### DIRECTION
Reproduce each line bearing the word "that".
START
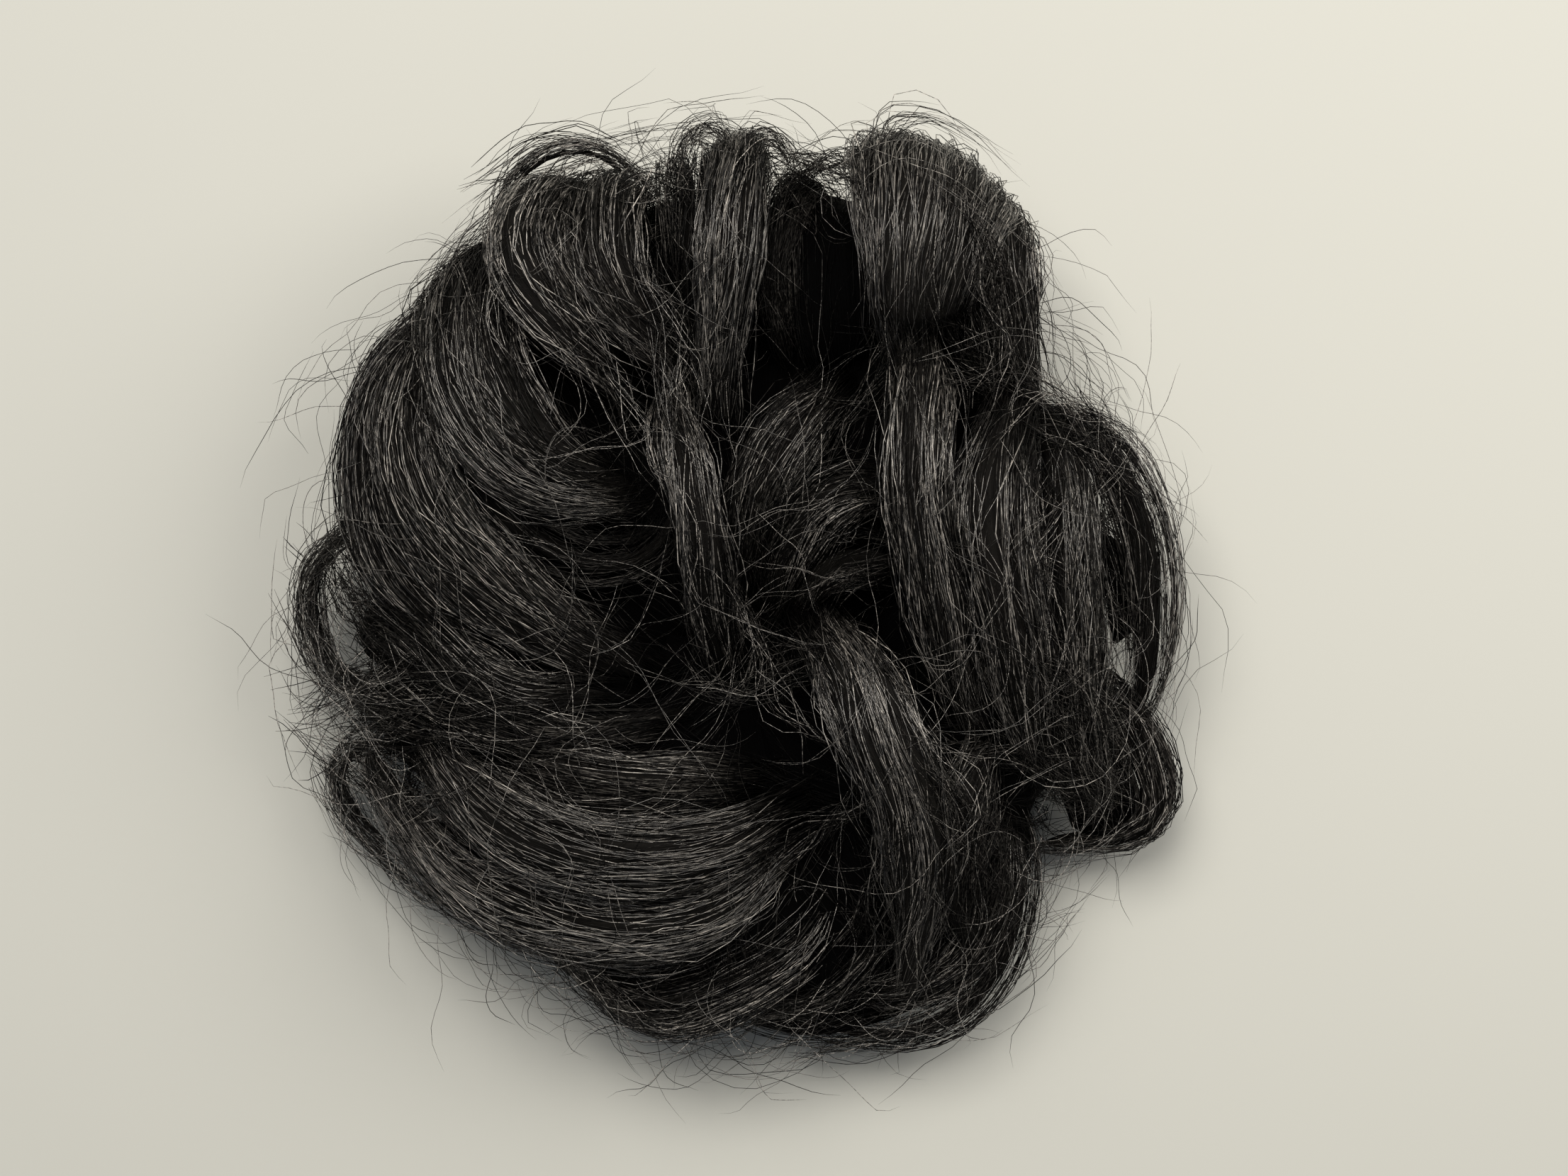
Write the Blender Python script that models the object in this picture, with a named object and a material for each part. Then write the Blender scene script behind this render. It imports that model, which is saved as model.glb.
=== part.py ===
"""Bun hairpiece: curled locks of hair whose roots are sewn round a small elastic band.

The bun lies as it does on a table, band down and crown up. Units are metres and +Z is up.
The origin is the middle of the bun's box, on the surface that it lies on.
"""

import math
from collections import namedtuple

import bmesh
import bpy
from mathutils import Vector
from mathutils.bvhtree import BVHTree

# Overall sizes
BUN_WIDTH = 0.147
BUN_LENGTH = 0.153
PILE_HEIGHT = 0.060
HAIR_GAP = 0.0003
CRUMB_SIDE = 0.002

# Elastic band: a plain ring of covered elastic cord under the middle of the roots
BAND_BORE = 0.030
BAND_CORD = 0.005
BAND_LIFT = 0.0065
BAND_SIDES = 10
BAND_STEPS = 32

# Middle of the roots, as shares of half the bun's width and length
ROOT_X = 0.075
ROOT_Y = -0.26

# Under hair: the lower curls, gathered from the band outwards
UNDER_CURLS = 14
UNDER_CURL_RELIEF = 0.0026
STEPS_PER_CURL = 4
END
### THE RESPONSE
Write the Blender Python script that models the object in this picture, with a named object and a material for each part. Then write the Blender scene script behind this render. It imports that model, which is saved as model.glb.
The origin is the middle of the bun's box, on the surface that it lies on.